- **Exercise description**
Quote every line as given.

#### Collected data ####

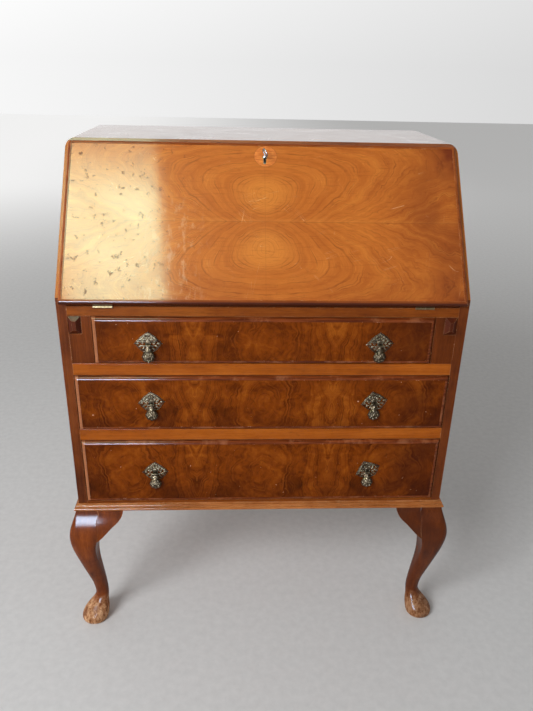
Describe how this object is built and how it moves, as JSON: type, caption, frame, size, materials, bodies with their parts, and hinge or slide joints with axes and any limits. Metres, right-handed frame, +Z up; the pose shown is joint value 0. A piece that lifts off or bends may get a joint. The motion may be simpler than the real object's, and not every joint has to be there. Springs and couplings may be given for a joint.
{
  "type": "secretary desk",
  "caption": "Slant-front writing bureau on cabriole legs, with a hinged fall, pull-out lopers, drawers with drop pulls and a nest of pigeonholes inside.",
  "frame": {"origin": "on the floor under the middle of the whole desk, measured over the knees of the legs", "axes": "+Z up, -Y out of the front of the desk, +X to the right as seen from the front"},
  "size_m": [0.7976, 0.5016, 1.012],
  "materials": {
    "walnut": "gloss",
    "fall_veneer": "gloss",
    "burr_veneer": "gloss",
    "inner_wood": "matte",
    "nest_wood": "satin",
    "pull_brass": "aged",
    "hardware_brass": "satin",
    "lock_steel": "satin",
    "key_nickel": "polished"
  },
  "bodies": {
    "carcase": {"back_panel": "inner_wood", "base_moulding_front": "walnut", "base_moulding_left": "walnut", "base_moulding_right": "walnut", "bottom_board": "inner_wood", "drawer_rail_lower": "walnut", "drawer_rail_upper": "walnut", "drawer_runners_lower": "inner_wood", "drawer_runners_upper": "inner_wood", "glue_blocks": "inner_wood", "hinge_leaves_case": "hardware_brass", "hinge_pins": "hardware_brass", "knee_brackets_front": "walnut", "knee_brackets_rear": "walnut", "leg_front_left": "walnut", "leg_front_right": "walnut", "leg_rear_left": "walnut", "leg_rear_right": "walnut", "leg_screws": "lock_steel", "lock_striker": "hardware_brass", "loper_facing_left": "walnut", "loper_facing_right": "walnut", "loper_guides": "inner_wood", "nest_shelf": "nest_wood", "nest_top": "nest_wood", "nest_uprights": "nest_wood", "side_left": "walnut", "side_right": "walnut", "top_board": "walnut", "top_rail": "walnut", "writing_bed": "walnut"},
    "fall": {"fall_panel": "fall_veneer", "fall_lippings": "walnut", "hinge_leaves_fall": "hardware_brass", "lock_case": "lock_steel", "keyhole_escutcheon": "hardware_brass"},
    "lock_bolt": {"lock_bolt": "lock_steel"},
    "key": {"fall_key": "key_nickel"},
    "loper_left": {"loper_left": "walnut"},
    "loper_right": {"loper_right": "walnut"},
    "drawer_1": {"drawer_1_front": "burr_veneer", "drawer_1_box": "inner_wood", "drawer_1_bottom": "inner_wood", "drawer_1_pull_plates": "pull_brass"},
    "drop_1_left": {"drawer_1_pendant_left": "pull_brass"},
    "drop_1_right": {"drawer_1_pendant_right": "pull_brass"},
    "drawer_2": {"drawer_2_front": "burr_veneer", "drawer_2_box": "inner_wood", "drawer_2_bottom": "inner_wood", "drawer_2_pull_plates": "pull_brass"},
    "drop_2_left": {"drawer_2_pendant_left": "pull_brass"},
    "drop_2_right": {"drawer_2_pendant_right": "pull_brass"},
    "drawer_3": {"drawer_3_front": "burr_veneer", "drawer_3_box": "inner_wood", "drawer_3_bottom": "inner_wood", "drawer_3_pull_plates": "pull_brass"},
    "drop_3_left": {"drawer_3_pendant_left": "pull_brass"},
    "drop_3_right": {"drawer_3_pendant_right": "pull_brass"},
    "nest_drawer_left": {"nest_drawer_left": "nest_wood"},
    "nest_drawer_right": {"nest_drawer_right": "nest_wood"}
  },
  "joints": [
    {"name": "fall_hinge", "type": "hinge", "parent": "carcase", "child": "fall", "pos_m": [0, -0.2285, 0.744], "axis": [1, 0, 0], "range_deg": [0, 127.7]},
    {"name": "key_turn", "type": "hinge", "parent": "fall", "child": "key", "pos_m": [0, -0.06387, 0.9848], "axis": [0, -0.7912, 0.6115], "range_deg": [0, 90]},
    {"name": "bolt_throw", "type": "slide", "parent": "fall", "child": "lock_bolt", "axis": [0, 0.6115, 0.7912], "range_m": [0, 0.0081]},
    {"name": "loper_left_slide", "type": "slide", "parent": "carcase", "child": "loper_left", "axis": [0, -1, 0], "range_m": [0, 0.26]},
    {"name": "loper_right_slide", "type": "slide", "parent": "carcase", "child": "loper_right", "axis": [0, -1, 0], "range_m": [0, 0.26]},
    {"name": "drawer_1_slide", "type": "slide", "parent": "carcase", "child": "drawer_1", "axis": [0, -1, 0], "range_m": [0, 0.32]},
    {"name": "drawer_2_slide", "type": "slide", "parent": "carcase", "child": "drawer_2", "axis": [0, -1, 0], "range_m": [0, 0.32]},
    {"name": "drawer_3_slide", "type": "slide", "parent": "carcase", "child": "drawer_3", "axis": [0, -1, 0], "range_m": [0, 0.32]},
    {"name": "drop_1_left_swing", "type": "hinge", "parent": "drawer_1", "child": "drop_1_left", "pos_m": [-0.2145, -0.2378, 0.6725], "axis": [-1, 0, 0], "range_deg": [0, 85]},
    {"name": "drop_1_right_swing", "type": "hinge", "parent": "drawer_1", "child": "drop_1_right", "pos_m": [0.2145, -0.2378, 0.6725], "axis": [-1, 0, 0], "range_deg": [0, 85]},
    {"name": "drop_2_left_swing", "type": "hinge", "parent": "drawer_2", "child": "drop_2_left", "pos_m": [-0.2145, -0.2378, 0.55], "axis": [-1, 0, 0], "range_deg": [0, 85]},
    {"name": "drop_2_right_swing", "type": "hinge", "parent": "drawer_2", "child": "drop_2_right", "pos_m": [0.2145, -0.2378, 0.55], "axis": [-1, 0, 0], "range_deg": [0, 85]},
    {"name": "drop_3_left_swing", "type": "hinge", "parent": "drawer_3", "child": "drop_3_left", "pos_m": [-0.2145, -0.2378, 0.3925], "axis": [-1, 0, 0], "range_deg": [0, 85]},
    {"name": "drop_3_right_swing", "type": "hinge", "parent": "drawer_3", "child": "drop_3_right", "pos_m": [0.2145, -0.2378, 0.3925], "axis": [-1, 0, 0], "range_deg": [0, 85]},
    {"name": "nest_drawer_left_slide", "type": "slide", "parent": "carcase", "child": "nest_drawer_left", "axis": [0, -1, 0], "range_m": [0, 0.14]},
    {"name": "nest_drawer_right_slide", "type": "slide", "parent": "carcase", "child": "nest_drawer_right", "axis": [0, -1, 0], "range_m": [0, 0.14]}
  ],
  "couplings": [
    {"joint": "bolt_throw", "follows": "key_turn", "m_per_rad": 0.0051}
  ]
}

####

- **Task output**
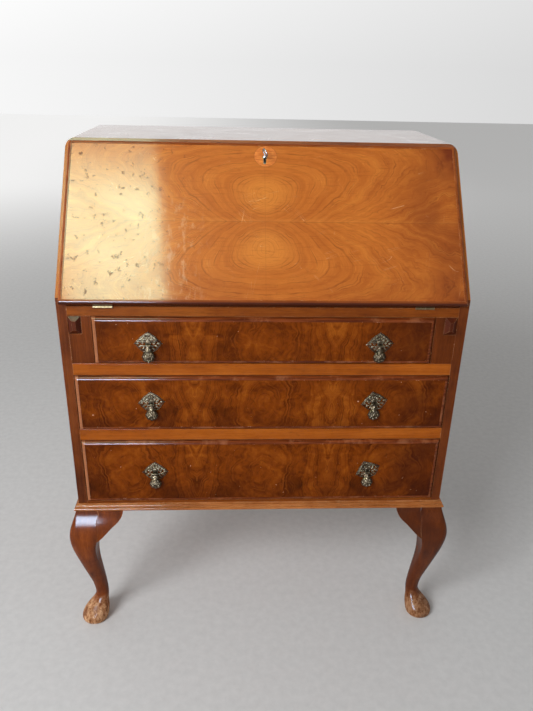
Describe how this object is built and how it moves, as JSON: type, caption, frame, size, materials, bodies with their parts, and hinge or slide joints with axes and any limits. Metres, right-handed frame, +Z up; the pose shown is joint value 0. A piece that lifts off or bends may get a joint. The motion may be simpler than the real object's, and not every joint has to be there. Springs and couplings may be given for a joint.
{
  "type": "secretary desk",
  "caption": "Slant-front writing bureau on cabriole legs, with a hinged fall, pull-out lopers, drawers with drop pulls and a nest of pigeonholes inside.",
  "frame": {"origin": "on the floor under the middle of the whole desk, measured over the knees of the legs", "axes": "+Z up, -Y out of the front of the desk, +X to the right as seen from the front"},
  "size_m": [0.7976, 0.5016, 1.012],
  "materials": {
    "walnut": "gloss",
    "fall_veneer": "gloss",
    "burr_veneer": "gloss",
    "inner_wood": "matte",
    "nest_wood": "satin",
    "pull_brass": "aged",
    "hardware_brass": "satin",
    "lock_steel": "satin",
    "key_nickel": "polished"
  },
  "bodies": {
    "carcase": {"back_panel": "inner_wood", "base_moulding_front": "walnut", "base_moulding_left": "walnut", "base_moulding_right": "walnut", "bottom_board": "inner_wood", "drawer_rail_lower": "walnut", "drawer_rail_upper": "walnut", "drawer_runners_lower": "inner_wood", "drawer_runners_upper": "inner_wood", "glue_blocks": "inner_wood", "hinge_leaves_case": "hardware_brass", "hinge_pins": "hardware_brass", "knee_brackets_front": "walnut", "knee_brackets_rear": "walnut", "leg_front_left": "walnut", "leg_front_right": "walnut", "leg_rear_left": "walnut", "leg_rear_right": "walnut", "leg_screws": "lock_steel", "lock_striker": "hardware_brass", "loper_facing_left": "walnut", "loper_facing_right": "walnut", "loper_guides": "inner_wood", "nest_shelf": "nest_wood", "nest_top": "nest_wood", "nest_uprights": "nest_wood", "side_left": "walnut", "side_right": "walnut", "top_board": "walnut", "top_rail": "walnut", "writing_bed": "walnut"},
    "fall": {"fall_panel": "fall_veneer", "fall_lippings": "walnut", "hinge_leaves_fall": "hardware_brass", "lock_case": "lock_steel", "keyhole_escutcheon": "hardware_brass"},
    "lock_bolt": {"lock_bolt": "lock_steel"},
    "key": {"fall_key": "key_nickel"},
    "loper_left": {"loper_left": "walnut"},
    "loper_right": {"loper_right": "walnut"},
    "drawer_1": {"drawer_1_front": "burr_veneer", "drawer_1_box": "inner_wood", "drawer_1_bottom": "inner_wood", "drawer_1_pull_plates": "pull_brass"},
    "drop_1_left": {"drawer_1_pendant_left": "pull_brass"},
    "drop_1_right": {"drawer_1_pendant_right": "pull_brass"},
    "drawer_2": {"drawer_2_front": "burr_veneer", "drawer_2_box": "inner_wood", "drawer_2_bottom": "inner_wood", "drawer_2_pull_plates": "pull_brass"},
    "drop_2_left": {"drawer_2_pendant_left": "pull_brass"},
    "drop_2_right": {"drawer_2_pendant_right": "pull_brass"},
    "drawer_3": {"drawer_3_front": "burr_veneer", "drawer_3_box": "inner_wood", "drawer_3_bottom": "inner_wood", "drawer_3_pull_plates": "pull_brass"},
    "drop_3_left": {"drawer_3_pendant_left": "pull_brass"},
    "drop_3_right": {"drawer_3_pendant_right": "pull_brass"},
    "nest_drawer_left": {"nest_drawer_left": "nest_wood"},
    "nest_drawer_right": {"nest_drawer_right": "nest_wood"}
  },
  "joints": [
    {"name": "fall_hinge", "type": "hinge", "parent": "carcase", "child": "fall", "pos_m": [0, -0.2285, 0.744], "axis": [1, 0, 0], "range_deg": [0, 127.7]},
    {"name": "key_turn", "type": "hinge", "parent": "fall", "child": "key", "pos_m": [0, -0.06387, 0.9848], "axis": [0, -0.7912, 0.6115], "range_deg": [0, 90]},
    {"name": "bolt_throw", "type": "slide", "parent": "fall", "child": "lock_bolt", "axis": [0, 0.6115, 0.7912], "range_m": [0, 0.0081]},
    {"name": "loper_left_slide", "type": "slide", "parent": "carcase", "child": "loper_left", "axis": [0, -1, 0], "range_m": [0, 0.26]},
    {"name": "loper_right_slide", "type": "slide", "parent": "carcase", "child": "loper_right", "axis": [0, -1, 0], "range_m": [0, 0.26]},
    {"name": "drawer_1_slide", "type": "slide", "parent": "carcase", "child": "drawer_1", "axis": [0, -1, 0], "range_m": [0, 0.32]},
    {"name": "drawer_2_slide", "type": "slide", "parent": "carcase", "child": "drawer_2", "axis": [0, -1, 0], "range_m": [0, 0.32]},
    {"name": "drawer_3_slide", "type": "slide", "parent": "carcase", "child": "drawer_3", "axis": [0, -1, 0], "range_m": [0, 0.32]},
    {"name": "drop_1_left_swing", "type": "hinge", "parent": "drawer_1", "child": "drop_1_left", "pos_m": [-0.2145, -0.2378, 0.6725], "axis": [-1, 0, 0], "range_deg": [0, 85]},
    {"name": "drop_1_right_swing", "type": "hinge", "parent": "drawer_1", "child": "drop_1_right", "pos_m": [0.2145, -0.2378, 0.6725], "axis": [-1, 0, 0], "range_deg": [0, 85]},
    {"name": "drop_2_left_swing", "type": "hinge", "parent": "drawer_2", "child": "drop_2_left", "pos_m": [-0.2145, -0.2378, 0.55], "axis": [-1, 0, 0], "range_deg": [0, 85]},
    {"name": "drop_2_right_swing", "type": "hinge", "parent": "drawer_2", "child": "drop_2_right", "pos_m": [0.2145, -0.2378, 0.55], "axis": [-1, 0, 0], "range_deg": [0, 85]},
    {"name": "drop_3_left_swing", "type": "hinge", "parent": "drawer_3", "child": "drop_3_left", "pos_m": [-0.2145, -0.2378, 0.3925], "axis": [-1, 0, 0], "range_deg": [0, 85]},
    {"name": "drop_3_right_swing", "type": "hinge", "parent": "drawer_3", "child": "drop_3_right", "pos_m": [0.2145, -0.2378, 0.3925], "axis": [-1, 0, 0], "range_deg": [0, 85]},
    {"name": "nest_drawer_left_slide", "type": "slide", "parent": "carcase", "child": "nest_drawer_left", "axis": [0, -1, 0], "range_m": [0, 0.14]},
    {"name": "nest_drawer_right_slide", "type": "slide", "parent": "carcase", "child": "nest_drawer_right", "axis": [0, -1, 0], "range_m": [0, 0.14]}
  ],
  "couplings": [
    {"joint": "bolt_throw", "follows": "key_turn", "m_per_rad": 0.0051}
  ]
}